(Kitco News) The crypto space saw another sudden crash over the weekend as Bitcoin and Ethereum posted significant losses, eroding future price outlooks.
Bitcoin was below $28,000 on Sunday, down 6% during the last week. And Ethereum witnessed even bigger losses, touching a low of $1,433 — the lowest level in about a year and a half — and now trading down 15.6% on the week.
The key macro driver hurting the crypto space, which has largely been trading like a risk-on asset, was another hot inflation release. In May, inflation ran at an annual pace of 8.6% in the U.S. — a fresh 40-year high — versus the expected 8.3%.

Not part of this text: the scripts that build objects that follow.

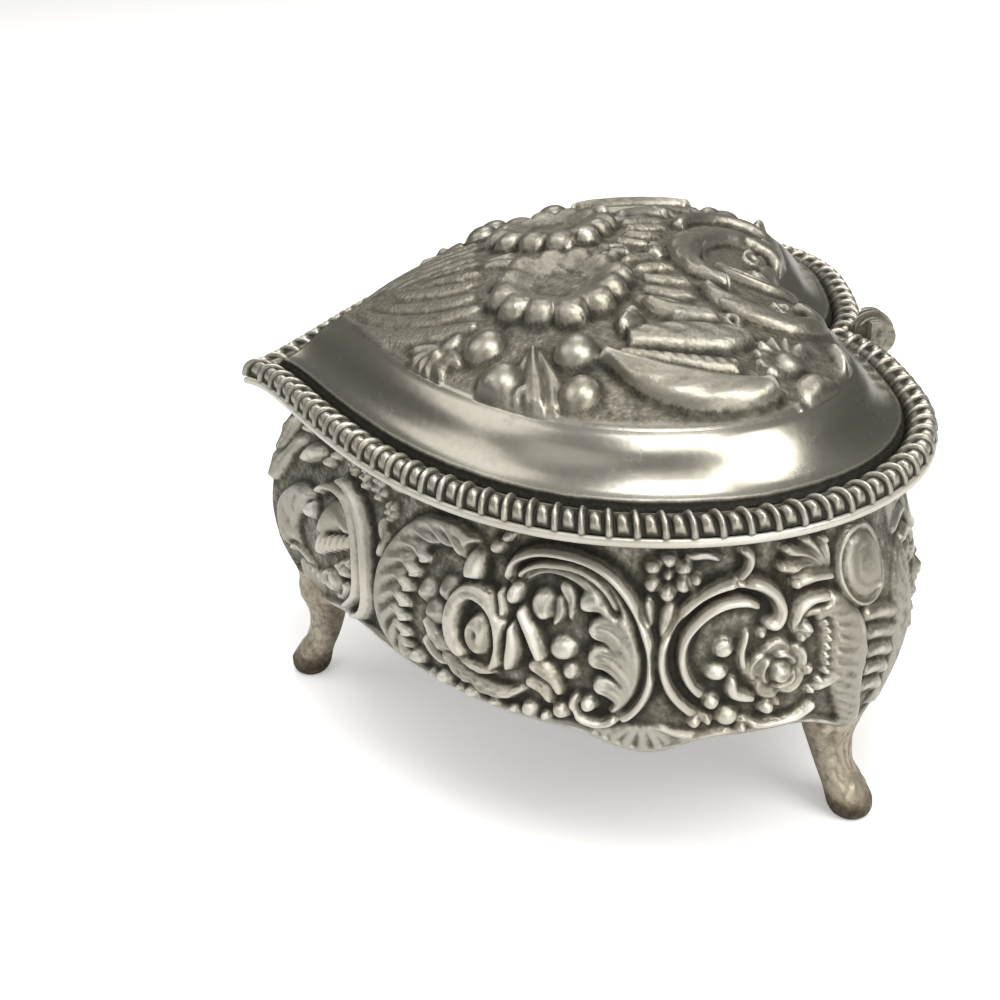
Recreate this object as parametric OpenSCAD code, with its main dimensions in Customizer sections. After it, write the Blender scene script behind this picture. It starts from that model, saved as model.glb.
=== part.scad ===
// Heart shaped footed box with a hinged domed lid, cast in soft white metal.
// Millimetres, +Z up, the tip of the heart points to -Y, the cleft and the hinge are at +Y.
// The origin lies on the table plane under the middle of the whole outline.

/* [Outline] */
// Width of the heart over the rim flange
rim_w = 110; // [96:1:126]
// Length of the heart over the rim flange, tip to the back of the lobes
rim_l = 94; // [84:1:106]
// Depth of the cleft between the lobes
cleft = 5; // [3.5:0.5:6.5]
// Height of the seam between lid and body above the table
seam_h = 52; // [48:1:60]

/* [Body wall] */
// Thickness of the cast wall
wall_t = 1.8; // [1.4:0.1:2.4]
// How far the neck stands in from the rim
neck_in = 4.2; // [3.5:0.1:5]
// How far the plain ground of the belly stands in from the rim flange
belly_in = 0.5; // [0.2:0.1:1]
// Height of the widest part of the belly
belly_h = 30; // [27:0.5:33]
// Height of the wall's lower edge between the feet
edge_h = 24; // [22:0.5:26]
// Drop of the shell in the middle of each side below that edge
drop_h = 3; // [2:0.5:4]
// Standing height of the scrolls and flowers on the wall
relief = 1.5; // [1:0.1:1.8]

/* [Feet] */
// Width of a foot at the ankle
ankle_w = 5.6; // [4.6:0.2:6.6]
// Radius of the rounded toe
toe_r = 3.3; // [2.8:0.1:3.8]
// How far in from the rim the middle of a toe stands
toe_in = 3.4; // [2.6:0.2:4.2]
// Place of a rear foot, in hundredths of the way along the rim from the tip to the cleft
rear_foot_at = 71; // [69:1:73]

/* [Lid] */
// Width of the rope border
rope_w = 3.6; // [3:0.1:4.2]
// Height of the rope border above the flange
rope_h = 3.3; // [2.8:0.1:3.8]
// Number of turns in the rope border
rope_turns = 100; // [80:2:110]
// Thickness of the flat flange under the rope
flange_t = 0.8; // [0.6:0.1:1.2]
// Inset of the raised panel from the rim
panel_in = 10.6; // [9.5:0.1:12]
// Height of the panel's edge above the seam
panel_h = 9.6; // [8:0.2:11]
// Further rise of the dome inside the panel
dome_h = 8; // [6:0.5:10]
// Thickness of the lid casting
lid_t = 2; // [1.6:0.1:2.6]
// Standing height of the flowers and leaves on the lid
bloom = 2.6; // [2:0.1:3.2]

/* [Hinge] */
// Diameter of the hinge pin
pin_d = 1.6; // [1.4:0.1:2]
// Diameter of the hinge knuckles
knuckle_d = 4.4; // [4:0.1:5]
// Width of the middle knuckle
mid_knuckle_w = 3.6; // [3:0.2:5]
// Width of each outer knuckle
side_knuckle_w = 2.2; // [1.8:0.2:3]

/* [Lining] */
// Thickness of the lining cloth and its card
lining_t = 1; // [0.8:0.1:1.4]
// Thickness of the padded floor
pad_t = 2.2; // [1.6:0.2:3]
// Thickness of the sheet bottom
base_t = 1.2; // [1:0.1:1.6]

/* [Hidden] */
$fn = 24;
half_w = rim_w / 2;
rope_out = 0.9;
hinge_gap = 0.3;
pin_clear = 0.05;
seat_gap = 0.05;
foot_gap = 0.1;
lid_gap = 0.1;
cloth_gap = 0.3;
knuckle_r = knuckle_d / 2;
hinge_back = 0.6;
lug_r = 3.1;
lug_y = hinge_back + 0.3;
// the outline reaches past the rim by the rope at the tip and by the hinge shell at the back
tip_out = 1.31 * rope_out;
back_out = lug_r - lug_y;
y_tip = -(rim_l + back_out - tip_out) / 2;
y_back = y_tip + rim_l;
hinge_y = y_back - hinge_back;
hinge_z = seam_h - knuckle_r - 0.2;
cy = y_tip + 0.556 * rim_l;
groove_in = rope_w - 0.2;
panel_z = seam_h + panel_h;
flange_z = seam_h + flange_t;
floor_z = edge_h + 0.6;

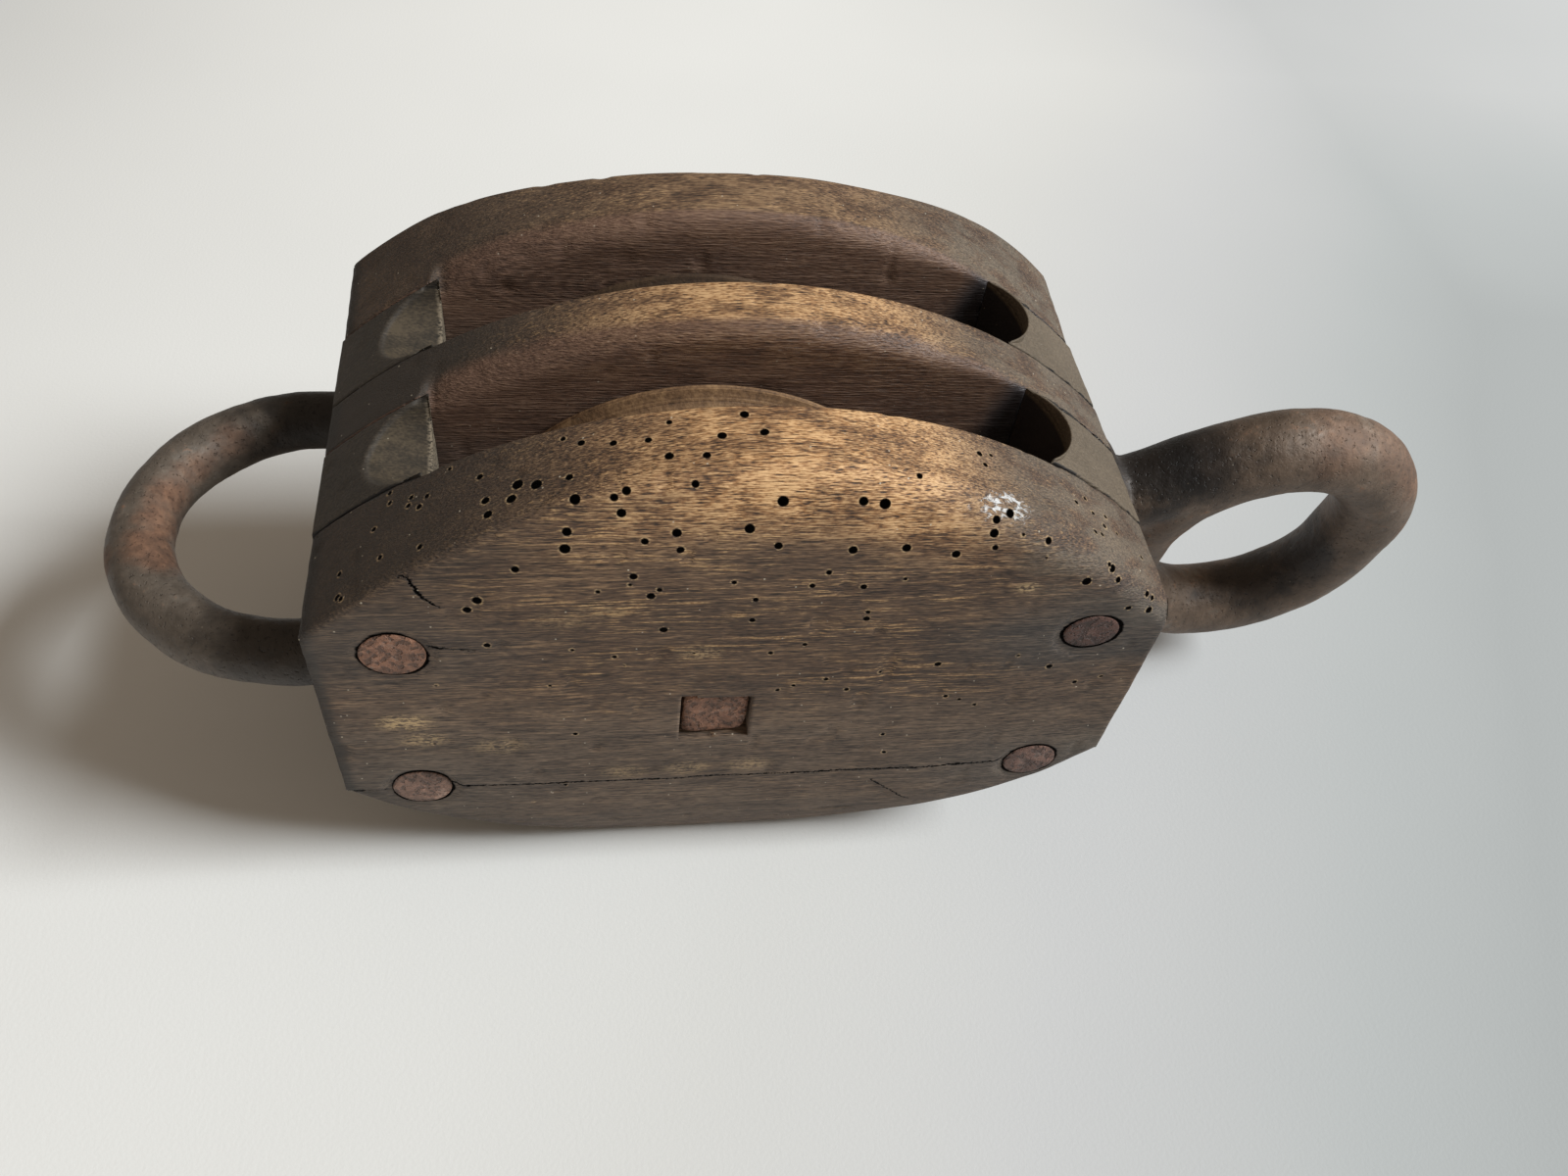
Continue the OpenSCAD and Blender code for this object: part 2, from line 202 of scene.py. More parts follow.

In response to the inflation data, Mohamed El-Erian, chief economic advisor at Allianz, told CNBC that the Federal Reserve would have to get even more aggressive with rate hikes.
“He needs to regain control of the inflation narrative … now he’s losing total control,” El-Erian said, referring to the Fed Chair Jerome Powell. “He’s got to move because, if he doesn’t, he’s going to be chasing the market, and he’s not going to get there.”
Inflation has not peaked, El-Erian added. “We need something to happen to stop this inflationary process broadening throughout the economy.”
Why were Ethereum’s losses so significant?
And even though the macro-environment also weighed on Ethereum, the world’s second-largest cryptocurrency sold off more due to the upcoming Merge problem. The Merge refers to Ethereum’s transition to the more energy-efficient proof-of-stake protocol from the proof-of-work protocol, which Bitcoin also uses.
The delay with the Merge comes from the so-called difficulty bomb, a code within Ethereum meant to increase the computing difficulty for mining. It is designed to kick miners off the blockchain gradually. Once implemented and completed, the Merge for the proof-of-stake system could proceed shortly after.
With the proof-of-stake protocol, miners are no longer needed. Instead, people would stake their coins to check new transactions and add them to the blockchain. This would potentially consume 99% less energy than proof-of-work.
What impacted the price of Ethereum was developers delaying the timing of the difficulty bomb to resolve some bugs that came up during the Merge on Ropsten, one of Ethereum’s oldest test networks. Earlier, Ethereum’s co-founder Vitalik Buterin signaled that the Merge could happen in August if there were no significant issues. But this difficulty bomb delay could postpone that August date.
Following the latest selloff, which once again pushed prices below the $30,000 level, analysts are turning more bearish on Bitcoin.
Fairlead Strategies founder and managing partner Katie Stockton told Kitco News that Bitcoin’s short-term outlook is “deteriorating.”
“Bitcoin has seen its daily stochastics turn lower after a muted reaction to short-term signs of downside exhaustion, which we view as a bearish short-term development. The weekly stochastics have failed to turn higher from oversold levels, which also suggests a relief rally is unlikely, for now,” Stockton said.
The poor performance in the equity market also weighs on Bitcoin. The level to watch is whether $27,000 can hold. If not, there is a risk of a drop towards $19,000.
“For bitcoin, risk now appears heightened of a retest of long-term Fibonacci support (~$27.2K), noting intermediate- and long-term momentum gauges point to more downside. A breakdown (consecutive weekly closes below $27.2K) would increase risk to secondary support in the $18.3K-$19.5K range,” Stockton said.
Last week, U.S. Treasury Secretary Janet Yellen added heat to the debate on whether Bitcoin should be part of anyone’s 401(k) retirement plan.
“It’s not something that I would recommend to most people who are saving for their retirement … To me, it’s a very risky investment,” Yellen said at an event organized by the New York Times last week.
Yellen also didn’t rule out the idea that Congress could even potentially start to regulate what assets can be part of a retirement plan.
This comes after Fidelity announced that it would allow Bitcoin as an option in their retirement plans. “I’m not saying I recommend it, but that to my mind would be a reasonable thing,” she said.